Unemployment figures display disturbing dimensions, with more than 40 lakh registrations in the government employment exchanges - almost three times the national average, with women constituting 52 per cent.

Women's condition in general is miserable. Although highly literate, their share in leadership rules is negligible, and the breakdown in women-centred traditional industries like coir and cashew has adversely affected the already disadvantaged rural women.

Alcoholism and dependence on psychotropic drugs are steadily on the rise in Kerala. Now Kerala leads India with a per capita alcohol consumption of 8.1 hire? This is only a whiff of the actual situation, as rampant illicit brewing and liquor trading in the state determines the exact magnitude of the problem.
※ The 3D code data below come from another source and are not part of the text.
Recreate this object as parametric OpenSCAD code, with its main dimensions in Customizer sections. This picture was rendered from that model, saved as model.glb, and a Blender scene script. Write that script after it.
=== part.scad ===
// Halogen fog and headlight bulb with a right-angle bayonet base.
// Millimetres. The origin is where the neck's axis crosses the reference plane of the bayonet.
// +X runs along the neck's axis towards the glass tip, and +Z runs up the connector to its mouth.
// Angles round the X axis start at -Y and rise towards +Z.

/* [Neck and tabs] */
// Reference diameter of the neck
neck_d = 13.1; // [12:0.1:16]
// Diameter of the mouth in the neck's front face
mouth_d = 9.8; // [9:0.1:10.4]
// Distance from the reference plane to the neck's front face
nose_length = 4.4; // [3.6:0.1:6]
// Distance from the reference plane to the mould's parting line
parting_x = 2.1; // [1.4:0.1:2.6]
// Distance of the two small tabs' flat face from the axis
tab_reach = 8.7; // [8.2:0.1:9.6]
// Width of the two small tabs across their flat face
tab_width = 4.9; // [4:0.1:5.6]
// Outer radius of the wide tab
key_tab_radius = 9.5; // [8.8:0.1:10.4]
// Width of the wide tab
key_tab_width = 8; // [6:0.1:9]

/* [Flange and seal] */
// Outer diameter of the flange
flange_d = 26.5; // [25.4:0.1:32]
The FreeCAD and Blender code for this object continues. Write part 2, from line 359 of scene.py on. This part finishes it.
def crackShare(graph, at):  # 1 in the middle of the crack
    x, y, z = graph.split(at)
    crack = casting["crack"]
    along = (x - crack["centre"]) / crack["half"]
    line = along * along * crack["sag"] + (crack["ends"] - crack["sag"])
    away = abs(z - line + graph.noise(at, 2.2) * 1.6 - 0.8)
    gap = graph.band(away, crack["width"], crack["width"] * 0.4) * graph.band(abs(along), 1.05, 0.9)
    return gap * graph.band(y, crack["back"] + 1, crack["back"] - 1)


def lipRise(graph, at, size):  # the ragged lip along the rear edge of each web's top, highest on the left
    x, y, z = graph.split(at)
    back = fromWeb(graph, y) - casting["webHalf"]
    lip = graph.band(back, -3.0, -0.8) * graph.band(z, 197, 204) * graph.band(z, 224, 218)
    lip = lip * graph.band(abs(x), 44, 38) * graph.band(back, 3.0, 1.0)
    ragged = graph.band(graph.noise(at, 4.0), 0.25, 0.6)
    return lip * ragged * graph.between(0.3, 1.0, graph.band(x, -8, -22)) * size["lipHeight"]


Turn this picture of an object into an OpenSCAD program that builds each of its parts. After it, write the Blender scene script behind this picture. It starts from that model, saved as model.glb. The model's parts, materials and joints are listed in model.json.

Kerala students fall way behind in national competitions and while advanced research stagnates, the government machinery works overtime to project a haloed state of affairs existing in the state's education. The increasing apathy towards everything indigenous has seriously damaged native vocations and art forms.

To look at purely economic developments, in 1993 alone, the external remittances to Kerala banks totalled Rs 4,499 crore - mainly from migrants to the Middle East - which the government has failed to channelise effectively for any public utility. This led to the alienation of the land-dependant poor on one hand) and absentee landlordism harming the agricultural sector on the other.

In fact, between 1970-71 to 1986-87, large land holdings increased from 7.2 per cent to 9.67 per cent. The share of agriculture in the state domestic product came down from 53.40 per cent in 1960-61 to 33.92 per cent in 1991-92, according to one estimate. With the unprecedented rise in foreign exchange remittances and their investment in land, the whole scenario has indeed acquired very peculiar dimensions.

Tribals and the fisherfolk - the people dependant on the commons of the state - present perhaps the most cruel face of the Kerala Model. Ironically, the scheduled tribes, which constitute only 1.10 per cent of the population, have been declared totally 'literate' in July 1993. With depleting forests, organised land encroachments and severe cultural alienation, the Kerala tribals are at a loss. Of late, it is reported that efforts are on to legalise encroachments, while a recent survey says that already 9,646 tribal households from a total of 21,600 families in Wynad district are landless.

The most serious and perhaps irreparable damage has been inflicted on the environment. Massive deforestation, largescale conversions of paddy fields and wetlands, destruction of indigenous environmental safeguards like ponds and sacred groves, are a part of the same destructive continuum. The resultant effects, of course, are droughts, floods, landslides, drying rivers, drinking water shortages and erratic rainfall. No wonder that extensive laterisation of the soil, eutrophication of waterbodies and rising temperatures, according to scientists, are sure to herald in desertification.

The Kerala Model of development, therefore, cannot be complete without addressing this grave threat to our life-supporting systems. Ideally, the model should call for questioning the fundamental assumptions about the priorities, methodology and interpretation, and dissuading the project on of specific developments are alienated from historical and agro-climatic factors for short-term political gains.